--- TASK GOAL ---
Nothing should be output except the lines from the one containing "# ---- loose" through the one containing "imported = [obj", both ends included, each repeated exactly.
>> begin
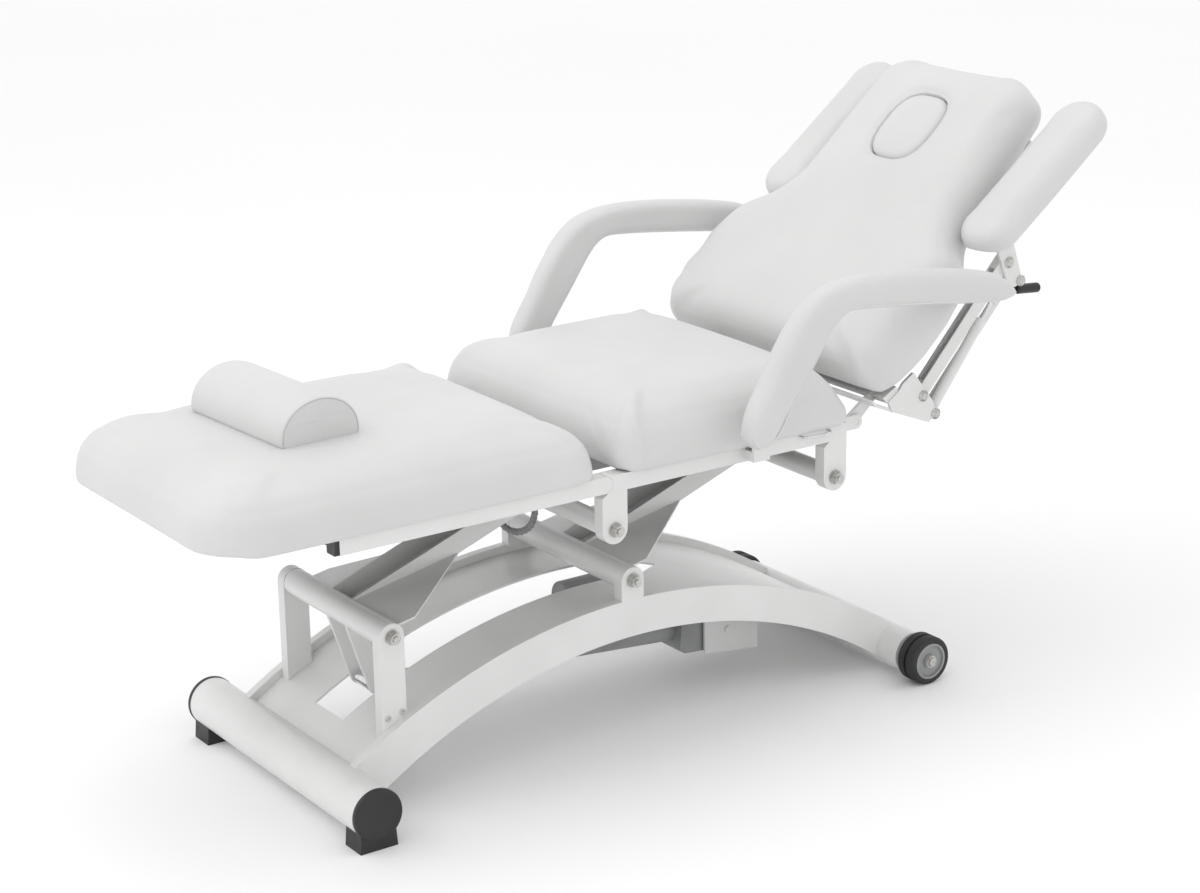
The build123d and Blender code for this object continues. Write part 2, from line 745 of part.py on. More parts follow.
with BuildPart() as back_pan:
    extrude(back_plan(pad_low - 11, 45, 8).sketch, amount=10)
    with BuildSketch(tilted(back_hinge, back_angle, 400)) as lower_end:
        with Locations((60, 5)):
            Rectangle(60, 60)
    extrude(lower_end.sketch, amount=800, mode=Mode.SUBTRACT)
save(back_pan, "back_pan")

lower_plate = [(496, 605), (521, 621), (569, 558), (578, 533), (560, 518), (471, 554), (461, 574), (485, 591)]
cross_bar = [(450, 583), (481, 601), (488, 590), (462, 571)]
end_sheet = [(424, 580), (433, 569), (474, 552), (477, 557), (436, 573), (427, 583)]
with BuildPart() as back_frame:
    plate(cross_bar, wing_y - 3, 2 * (wing_y - 3))
    plate(end_sheet, wing_y - 3, 2 * (wing_y - 3))
    for y_high in (wing_y, -wing_y + 6):
        plate(lower_plate, y_high, 6, 3)
        disc(wing_low1, 6.05, y_high + 1, 8, Mode.SUBTRACT)
        disc(wing_low2, 6.05, y_high + 1, 8, Mode.SUBTRACT)
    for y_high in (178, -150):
        with BuildSketch(tilted(back_hinge, back_angle, y_high)) as runner:
            with Locations((372, -9)):
                Rectangle(590, 26)
        extrude(runner.sketch, amount=28)
    for y_high in (250, -242):
        with BuildSketch(tilted(back_hinge, back_angle, y_high)) as tab:
            with BuildLine():
                Polyline((0, 13), (74, 4), (74, -12), (0, -13), close=True)
            make_face()
            Circle(13)
        extrude(tab.sketch, amount=8)
    disc(back_hinge, 6, rail_inner - 1, rail_inner - 243)
    disc(back_hinge, 6, -242, rail_inner - 243)
    for y_high in (24, -16):
        with BuildSketch(side(y_high)) as lever:
            with BuildLine():
                Polyline(
                    (466, 578),
                    (472, 560),
                    (back_pin[0] + 13, back_pin[1] - 4),
                    (back_pin[0], back_pin[1] - 13),
                    (back_pin[0] - 13, back_pin[1]),
                    (back_hinge[0] - 8, back_hinge[1] + 6),
                    close=True,
                )
            make_face()
        extrude(lever.sketch, amount=8)
    disc(back_pin, 5, 24, 48)
save(back_frame, "back_frame")

back_rod_z = back_hinge[1] - 54.5
back_motor_tail = (75, back_rod_z)
with BuildPart() as back_motor_unit:
    push_motor(back_motor_tail, 145, 1)
save(back_motor_unit, "back_motor_unit")

with BuildPart() as back_rod:
    push_rod(back_pin[0], back_rod_z, 170, -1, 12)
save(back_rod, "back_rod")

# ---- head wings: a parallel pair of links, a gas spring and a pad on each side ----
wing_length = hypot(wing_up1[0] - wing_low1[0], wing_up1[1] - wing_low1[1])
wing_angle = degrees(asin((wing_up1[1] - wing_low1[1]) / wing_length))
spring_top = (765, 775)
spring_length = hypot(spring_top[0] - wing_low2[0], spring_top[1] - wing_low2[1])
spring_angle = degrees(asin((spring_top[1] - wing_low2[1]) / spring_length))
spring_direction = (cos(radians(spring_angle)), 0, sin(radians(spring_angle)))
beam_outer_y, beam_width, beam_half_height = 283.4, 20, 13
link_outer_y, link_thick = 262.6, 5
spring_y, cylinder_r, spring_rod_r, cylinder_end = 273.2, 10, 4.5, 200
lever_at, lever_reach, grip_length, grip_r = 262, 106, 58, 9.5
pad_angle, pad_top, pad_length, pad_thick = 38, (780.8, 970.8), 370, 60
pad_inner_y, pad_outer_y = 238, 345

with BuildPart() as wing_beam_right:
    with BuildSketch(tilted(wing_low1, wing_angle, -beam_outer_y + beam_width)) as bar:
        with Locations((wing_length / 2, 0)):
            SlotCenterToCenter(wing_length, 2 * beam_half_height)
    extrude(bar.sketch, amount=beam_width)
    with BuildSketch(tilted(wing_low1, wing_angle, -beam_outer_y + beam_width - 3)) as trough:
        with Locations((wing_length / 2, 3)):
            Rectangle(wing_length - 50, 2 * beam_half_height)
    extrude(trough.sketch, amount=beam_width - 6, mode=Mode.SUBTRACT)
    disc(wing_low1, 6.05, -beam_outer_y + beam_width, beam_width, Mode.SUBTRACT)
    disc(wing_up1, 6.05, -beam_outer_y + beam_width, beam_width, Mode.SUBTRACT)

with BuildPart() as wing_link_right:
    with BuildSketch(tilted(wing_low2, wing_angle, -link_outer_y + link_thick)) as bar:
        with Locations((wing_length / 2, 0)):
            SlotCenterToCenter(wing_length, 20)
    extrude(bar.sketch, amount=link_thick)
    disc(wing_low2, 6.05, -link_outer_y + link_thick, link_thick, Mode.SUBTRACT)
    disc(wing_up2, 6.05, -link_outer_y + link_thick, link_thick, Mode.SUBTRACT)


def spring_plane(distance):
    """Plane across the gas spring at a distance from its lower pivot."""
    point = along(wing_low2, spring_angle, distance)
    return Plane(origin=(point[0], -spring_y, point[1]), x_dir=(0, 1, 0), z_dir=spring_direction)


with BuildPart() as gas_cylinder_right:
    with BuildSketch(spring_plane(9)) as section:
        Circle(cylinder_r)
    extrude(section.sketch, amount=cylinder_end - 9)
    disc(wing_low2, 11, -spring_y + cylinder_r, 2 * cylinder_r)
    with BuildSketch(spring_plane(30)) as bore:
        Circle(spring_rod_r + 0.3)
    extrude(bore.sketch, amount=cylinder_end - 30, mode=Mode.SUBTRACT)
    disc(wing_low2, 6.05, -spring_y + cylinder_r + 1, 2 * cylinder_r + 2, Mode.SUBTRACT)

with BuildPart() as gas_rod_right:
    with BuildSketch(spring_plane(cylinder_end - 60)) as section:
        Circle(spring_rod_r)
    extrude(section.sketch, amount=100)
    with BuildSketch(tilted(wing_low2, spring_angle, -spring_y + 8)) as fork:
        with Locations(((238 + spring_length) / 2, 0)):
            Rectangle(spring_length - 238, 15)
        with Locations((spring_length, 0)):
            Circle(11.5)
            Circle(7.5, mode=Mode.SUBTRACT)
    extrude(fork.sketch, amount=16)
    with BuildSketch(tilted(wing_low2, spring_angle, -spring_y + 4.5)) as slot:
        with Locations((262, 0)):
            Rectangle(34, 30)
    extrude(slot.sketch, amount=9, mode=Mode.SUBTRACT)
    disc(along(wing_low2, spring_angle, lever_at), 3, -spring_y + 8, 16)

lever_pivot = along(wing_low2, spring_angle, lever_at)
with BuildPart() as release_lever_right:
    with BuildSketch(tilted(lever_pivot, -5, -spring_y + 4)) as cam:
        with Locations((7, 0)):
            SlotCenterToCenter(14, 12)
        Circle(3.05, mode=Mode.SUBTRACT)
    extrude(cam.sketch, amount=8)
    lever_direction = (cos(radians(-5)), 0, sin(radians(-5)))
    shaft = Plane(origin=(lever_pivot[0], -spring_y, lever_pivot[1]), x_dir=(0, 1, 0), z_dir=lever_direction)
    with BuildSketch(shaft.offset(16)) as section:
        Circle(3)
    extrude(section.sketch, amount=lever_reach - grip_length - 10)
    with BuildSketch(shaft.offset(lever_reach - grip_length)) as section:
        Circle(grip_r)
    extrude(section.sketch, amount=grip_length)
    fillet(release_lever_right.edges().filter_by(lambda edge: edge.geom_type == GeomType.CIRCLE
                                                 and edge.radius > 9), 5)

with BuildPart() as wing_plate_right:
    pad_under = along(pad_top, pad_angle, 0, -pad_thick)
    plate(
        [
            along(pad_under, pad_angle, -134, -1),
            along(pad_under, pad_angle, -90, -1),
            (786, 752),
            (766, 745),
            (748, 756),
        ],
        -wing_y + 6,
        6,
    )
    with BuildSketch(top_of(pad_under, pad_angle, -6)) as flange:
        with Locations((-72, -(wing_y + 246) / 2)):
            Rectangle(104, wing_y - 246)
    extrude(flange.sketch, amount=5)
    disc(wing_up1, 6, -beam_outer_y + beam_width + 0.4, 30)
    disc(wing_up2, 6, -link_outer_y + link_thick + 1, 38)
    disc(spring_top, 4, -spring_y + 9, 20)

with BuildPart() as wing_pad_right:
    with BuildSketch(top_of(pad_top, pad_angle, -pad_thick)) as stadium:
        with Locations((0, -(pad_inner_y + pad_outer_y) / 2)):
            RectangleRounded(pad_length, pad_outer_y - pad_inner_y, 52)
    extrude(stadium.sketch, amount=pad_thick)
    # The lower end is rounded underneath, which leaves room for the beam to fold.
    with BuildSketch(tilted(pad_top, pad_angle, -pad_inner_y)) as heel:
        with BuildLine():
            Polyline((-200, -22), (-134, -60), (-134, -70), (-200, -70), close=True)
        make_face()
    extrude(heel.sketch, amount=pad_outer_y - pad_inner_y, mode=Mode.SUBTRACT)

for piece, label in (
    (wing_beam_right, "wing_beam"),
    (wing_link_right, "wing_link"),
    (gas_cylinder_right, "gas_cylinder"),
    (gas_rod_right, "gas_rod"),
    (release_lever_right, "release_lever"),
    (wing_plate_right, "wing_plate"),
    (wing_pad_right, "wing_pad"),
):
    save(piece, label + "_right")
    save(flipped(piece), label + "_left")

# ---- armrests: they lift off upwards ----
armrest_inner_y, armrest_outer_y = 346, 400
armrest_top = [(67, 596), (72, 640), (106, 700), (140, 757), (179, 806), (218, 836), (289, 852),
               (379, 851), (472, 841), (566, 826), (640, 806), (684, 766)]
armrest_under = [(586, 758), (444, 774), (343, 782), (296, 765), (256, 725), (186, 640), (120, 577), (85, 575)]
with BuildPart() as armrest_right:
    plate(armrest_top + armrest_under, -armrest_inner_y, armrest_outer_y - armrest_inner_y)
    plate([(132, 592), (160, 592), (160, 630), (132, 630)], -319, 27)
save(armrest_right, "armrest_right")
save(flipped(armrest_right), "armrest_left")

# ---- loose half-round bolster on the leg section ----
bolster_centre, bolster_yaw = (-632, 28), 3.5
bolster_length, bolster_width, bolster_height, bolster_base = 300, 157, 88, 653
with BuildPart() as bolster:
    lengthwise = (sin(radians(bolster_yaw)), -cos(radians(bolster_yaw)), 0)
    end = (
        bolster_centre[0] - lengthwise[0] * bolster_length / 2,
        bolster_centre[1] - lengthwise[1] * bolster_length / 2,
        bolster_base,
    )
    widthwise = (cos(radians(bolster_yaw)), sin(radians(bolster_yaw)), 0)
    with BuildSketch(Plane(origin=end, x_dir=widthwise, z_dir=lengthwise)) as section:
        Ellipse(bolster_width / 2, bolster_height)
        with Locations((0, bolster_height)):
            Rectangle(bolster_width, 2 * bolster_height, mode=Mode.INTERSECT)
    extrude(section.sketch, amount=bolster_length)
save(bolster, "bolster")
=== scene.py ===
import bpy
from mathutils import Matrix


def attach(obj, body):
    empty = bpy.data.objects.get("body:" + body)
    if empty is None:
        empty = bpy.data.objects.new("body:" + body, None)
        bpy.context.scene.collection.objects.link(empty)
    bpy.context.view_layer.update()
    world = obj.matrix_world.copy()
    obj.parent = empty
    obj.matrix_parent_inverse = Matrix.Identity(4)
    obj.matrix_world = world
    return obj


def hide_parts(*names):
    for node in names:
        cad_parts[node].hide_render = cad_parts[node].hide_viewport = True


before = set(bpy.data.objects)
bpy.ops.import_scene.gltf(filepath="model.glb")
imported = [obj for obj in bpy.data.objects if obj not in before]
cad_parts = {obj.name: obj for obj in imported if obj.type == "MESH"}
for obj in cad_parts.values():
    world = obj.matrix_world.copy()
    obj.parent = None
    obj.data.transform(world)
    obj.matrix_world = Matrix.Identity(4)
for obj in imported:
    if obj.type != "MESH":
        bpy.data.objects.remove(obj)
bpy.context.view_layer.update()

import math

import bmesh
import bpy
import numpy as np
from mathutils import Matrix, Vector

# Facial treatment bed. Positions are written in the millimetres of part.py's drawing, whose
# origin lies middle_x from the middle of the bed's box, and at() turns them into the frame.
middle_x = 16.8
back_hinge, back_angle = (409, 540), 42
wing_pad_angle, wing_pad_top = 38, (780.8, 970.8)


def at(x, y, z):
    """A point of part.py's drawing, in the frame, in metres."""
    return Vector(((x - middle_x) / 1000, y / 1000, z / 1000))


def slanted(origin, angle, across=0.0):
    """Matrix from local (along the slope, towards +Y, off the slope), in metres, to the frame."""
    turn = math.radians(angle)
    start = at(origin[0], across, origin[1])
    return Matrix(
        (
            (math.cos(turn), 0, -math.sin(turn), start.x),
            (0, 1, 0, start.y),
            (math.sin(turn), 0, math.cos(turn), start.z),
            (0, 0, 0, 1),
        )
    )


# ---- camera ----
yaw, pitch, roll = 0.5992, -0.3047, -0.0159
forward = Vector((math.sin(yaw) * math.cos(pitch), math.cos(yaw) * math.cos(pitch), math.sin(pitch)))
level_right = Vector((math.cos(yaw), -math.sin(yaw), 0))
level_up = level_right.cross(forward)
right = level_right * math.cos(roll) + level_up * math.sin(roll)
up = level_up * math.cos(roll) - level_right * math.sin(roll)
camera = bpy.data.objects.new("camera", bpy.data.cameras.new("camera"))
camera.matrix_world = Matrix((
    (right.x, up.x, -forward.x, -2.6526),
    (right.y, up.y, -forward.y, -3.8845),
    (right.z, up.z, -forward.z, 1.9815),
    (0, 0, 0, 1),
))
camera.data.sensor_width = 36
camera.data.lens = 80.55
camera.data.clip_end = 60
bpy.context.collection.objects.link(camera)
bpy.context.scene.camera = camera


# ---- materials ----
def tree_of(name):
    """A new material with its Principled shader, its node tree and object coordinates."""
    made = bpy.data.materials.new(name)
    made.use_nodes = True
    nodes, links = made.node_tree.nodes, made.node_tree.links
    shader = nodes["Principled BSDF"]
    coordinates = nodes.new("ShaderNodeTexCoord").outputs["Object"]
    return made, nodes, links, shader, coordinates


def noise(nodes, links, coordinates, scale, detail=4.0):
    """Noise texture output at a scale in bumps per metre."""
    texture = nodes.new("ShaderNodeTexNoise")
    texture.inputs["Scale"].default_value = scale
    texture.inputs["Detail"].default_value = detail
    links.new(coordinates, texture.inputs["Vector"])
    return texture.outputs["Fac"]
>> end
--- CORRECT OUTPUT ---
# ---- loose half-round bolster on the leg section ----
bolster_centre, bolster_yaw = (-632, 28), 3.5
bolster_length, bolster_width, bolster_height, bolster_base = 300, 157, 88, 653
with BuildPart() as bolster:
    lengthwise = (sin(radians(bolster_yaw)), -cos(radians(bolster_yaw)), 0)
    end = (
        bolster_centre[0] - lengthwise[0] * bolster_length / 2,
        bolster_centre[1] - lengthwise[1] * bolster_length / 2,
        bolster_base,
    )
    widthwise = (cos(radians(bolster_yaw)), sin(radians(bolster_yaw)), 0)
    with BuildSketch(Plane(origin=end, x_dir=widthwise, z_dir=lengthwise)) as section:
        Ellipse(bolster_width / 2, bolster_height)
        with Locations((0, bolster_height)):
            Rectangle(bolster_width, 2 * bolster_height, mode=Mode.INTERSECT)
    extrude(section.sketch, amount=bolster_length)
save(bolster, "bolster")
=== scene.py ===
import bpy
from mathutils import Matrix


def attach(obj, body):
    empty = bpy.data.objects.get("body:" + body)
    if empty is None:
        empty = bpy.data.objects.new("body:" + body, None)
        bpy.context.scene.collection.objects.link(empty)
    bpy.context.view_layer.update()
    world = obj.matrix_world.copy()
    obj.parent = empty
    obj.matrix_parent_inverse = Matrix.Identity(4)
    obj.matrix_world = world
    return obj


def hide_parts(*names):
    for node in names:
        cad_parts[node].hide_render = cad_parts[node].hide_viewport = True


before = set(bpy.data.objects)
bpy.ops.import_scene.gltf(filepath="model.glb")
imported = [obj for obj in bpy.data.objects if obj not in before]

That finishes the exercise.